When you hear the term "babymoon," what do you think of? A trip that you and your partner take before your baby is born? One last childfree fling? While that's a terrific idea, I have another definition of the term babymoon—those few, precious, fleeting weeks after your baby is born, and how you spend that time.
Everyone gets a babymoon, but not everyone spends this time in the same way. Not everyone is a first-time mom, for example, who has the luxury of building a Mom Nest and not budging from it for two weeks. Not everyone has a bunch of time off work, or someone to cook meals for her, or the money for Chinese food delivery. But there are a few ways to embrace those short-lived moments when your child is fresh and new and you're getting to know one another.
Make a nest
OK, I realize that I already said not every mom can build a Mom Nest and stay there for a few weeks, but that doesn't mean that you can't create a special space where you can relax with your brand new babe. This can be in your bedroom or a comfy couch, but in either case, you'll want to have a few pillows handy (to help you relax as well as for breastfeeding purposes) and definitely a blanket, because those first few days post-birth can be a hormonal, sweaty, freezing nightmare (and not necessarily in that order.)
If this is your first child, you may not know that these moments will pass in a flash and disappear into the abyss of early mom-hood.
Gather your necessities
Near your nest, have some of the following necessities, such as a water bottle, tissues, phone/tablet charger, remote control and a few diapers and wipes so you don't have to haul your carcass up every time your baby poops (oh, and don't forget a bag for disposal so you don't have to look at the diapers all day.) Also, extra baby clothes, because your baby is totally going to poop on his outfit before the day is done. And non-perishable snacks! Don't forget to eat!
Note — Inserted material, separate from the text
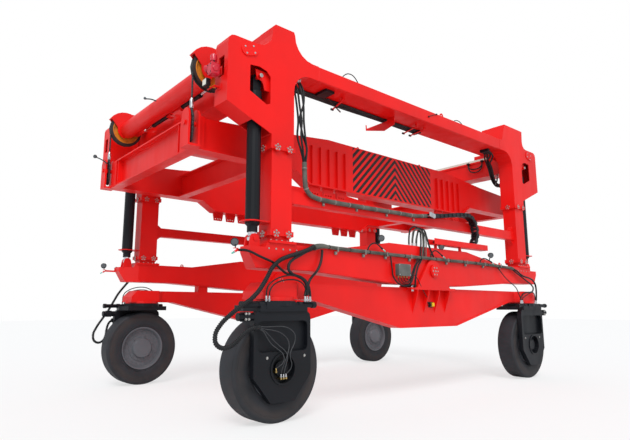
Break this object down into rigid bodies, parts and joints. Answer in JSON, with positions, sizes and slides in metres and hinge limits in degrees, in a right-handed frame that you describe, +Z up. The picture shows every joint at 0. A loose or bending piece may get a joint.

Put a "No Visitors" sign up
Visitors are lovely, but in those first few days, make sure that you either say "No" when people ask if they can visit, or select an alternate date a few weeks in the future. When you have visitors, you might be inclined to clean up or worry about entertaining them, which can be a huge hassle as well as a strain on your postpartum bod. Also, it can take some time figuring out that whole breastfeeding thing (if you're going that route) and toting your brand new mom boobs in and out of your bra or nightgown may not be your top priority if your father-in-law or neighbors are around.
Accept offers of help
Yes, I know I just said that visitors can be a real drag, but if someone offers to make you or your family dinner, accept! If someone offers to come clean up your garbage dump of a house, graciously say yes! If someone offers to take your older kids out for the day so you can actually relax without dealing with your toddler pooping on the floor or your preschooler climbing on the counter, shout PLEASE DO!
Enjoy those moments
If this is your first child, you may not know that these moments will pass in a flash and disappear into the abyss of early mom-hood. If this isn't your first child, you know that already, but these early days seem to disappear even faster with each subsequent kid. Take pics, post them to your social media accounts, and bathe the world with your new baby. Next year, when your Timehop pops these pics back up, you'll be transported back to these early, tender times, and it's absolutely priceless.